Selectwoman Sonia Knight, who had been absent during much of the budget workshop process, was in attendance on Tuesday and she helped swing the majority to DeFelice. Selectboard Chairman Ken Parker, who last week voted to create the three positions, switched his vote this week.
Parker said yesterday that a weekend of reflecting on the issues and talking to residents led to his change in opinion. If DeFelice didn’t make the motions, Parker said, he would have made them himself, to “basically bring (the budget) back in line with what I thought the sentiment of the public was.”
Dennis said that the process, during which the board looked at each section of the budget individually, lacked broader discussions about what would benefit the town most.
“It would be great if we developed a climate of dialogue that was less fractious, less contentious and more oriented toward the recognition that we are all on the same team,” Dennis said. “And trying to do the best we can to figure out what’s in the best interest of the town.”
Prior to Tuesday’s budget votes, the board held a scheduled public hearing on a proposed charter change. The hearing at the Hartford High School auditorium attracted about two dozen residents and business owners, none of whom appeared thrilled with the change.

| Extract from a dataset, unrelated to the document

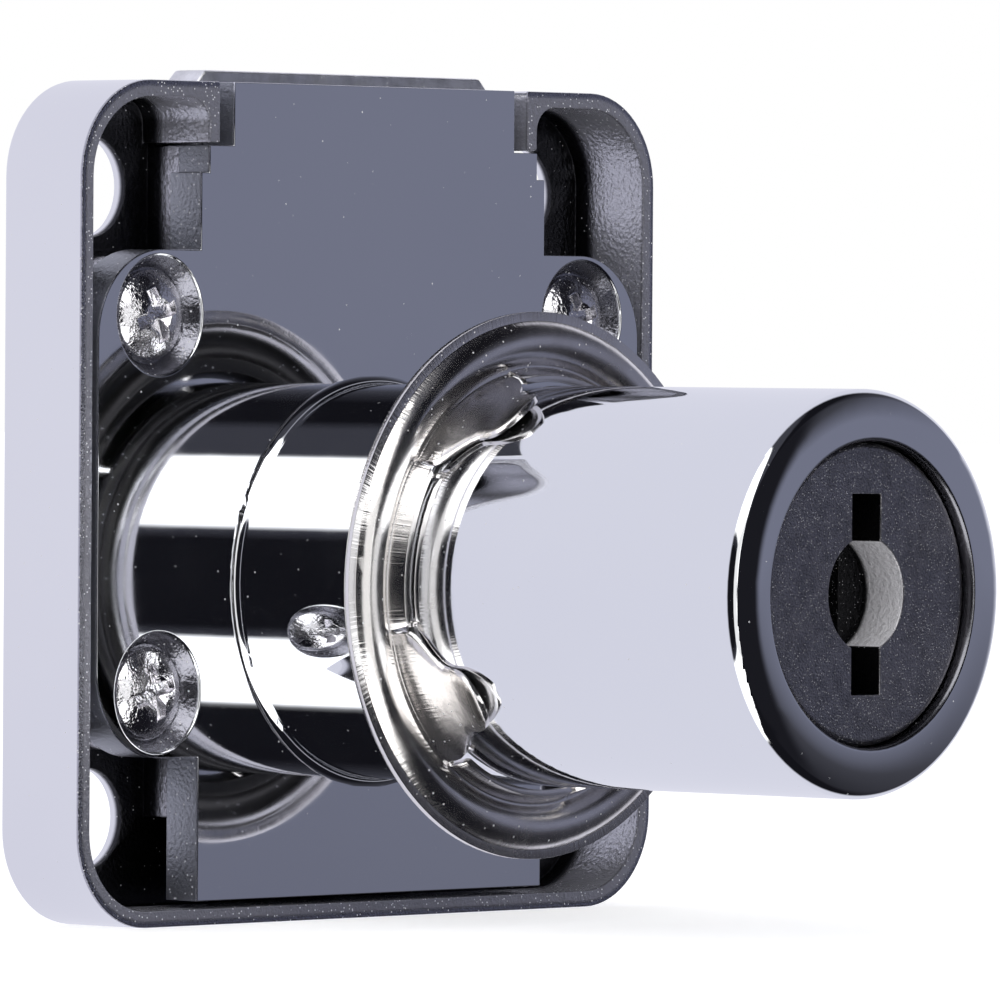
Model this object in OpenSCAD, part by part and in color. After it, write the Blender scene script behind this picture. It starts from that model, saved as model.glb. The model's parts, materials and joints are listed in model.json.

“My gut says this is a slippery slope, to add one more tax into the mix here,” Linda Miller, of Hartford, told the Selectboard. “I feel like I don’t like this at all.”
The change, if passed by voters at Town Meeting, would give the Selectboard the authority to impose a 1 percent “local option tax” on meals, rooms and alcoholic beverages that would be placed atop the current statewide rates. Under Vermont law, meals and rooms come with a 9 percent tax, and alcoholic beverages have a 10 percent tax.
The Selectboard would merely be given the power to vote on such a tax down the line; it wouldn’t go into effect immediately. Of the extra revenue, 70 percent would go to the town and 30 percent would go to the state.
During Tuesday’s meeting, Town Manager Hunter Rieseberg showed a chart the showed what the town would have gained if the tax had been in place the past two years: $213,883 and $220,886, respectively.
Hartford residents who spoke at Tuesday night’s meeting brought up several concerns.
Skip Symanski, who co-owns Elixir Restaurant in White River Junction, mentioned that with nearly 50 businesses that sell prepared food town-wide, Hartford residents might actually bear much of the tax’s brunt.
According to state data, from fiscal year 2011 to 2012 the amount of revenue generated by room rentals in Hartford went up 15.1 percent. However, alcohol sales went down 13.4 percent and meals sales went down 5.8 percent.
As a restaurant owner, Symanski said that, if the local option tax was put in place, it could further hurt businesses that only sell meals and alcoholic beverages.
“Over the year, paying that does add up,” Symanski said. “I think it’s just a disincentive for business in general in Hartford.”
Parker disagreed, maintaining the revenue that would be generated outweighs the minor tax increase, which would have little impact on a per-meal or beverage basis.
He said that a cup of coffee, for instance, would cost 2 or 3 cents more. A hotel room that costs $125 a night would become $1.25 more expensive.
“I don’t go to New Hampshire to have my coffee because there’s a difference in tax,” Parker said. “I don’t think that tax makes that much of a difference, to be quite honest with you.”
Chuck Wooster, of White River Junction, said he was conflicted. As much as he agreed with the others’ concerns, he said, the new revenue can be used to positively impact the town.
“We’re not funding our long-term,” he said, speaking about the town’s infrastructure, “and I think this is a really tempting way to make a dent in that.”
If a simple majority of residents vote for the change, it will then need to be passed by the state legislature, and eventually signed by the governor.
At the hearing, some worried that the tax is targeting specific types of businesses, and said they would rather have the town ask all its residents for more money outright.
“If you’re going to tax me, be transparent about it,” Miller said. “Just tax me.”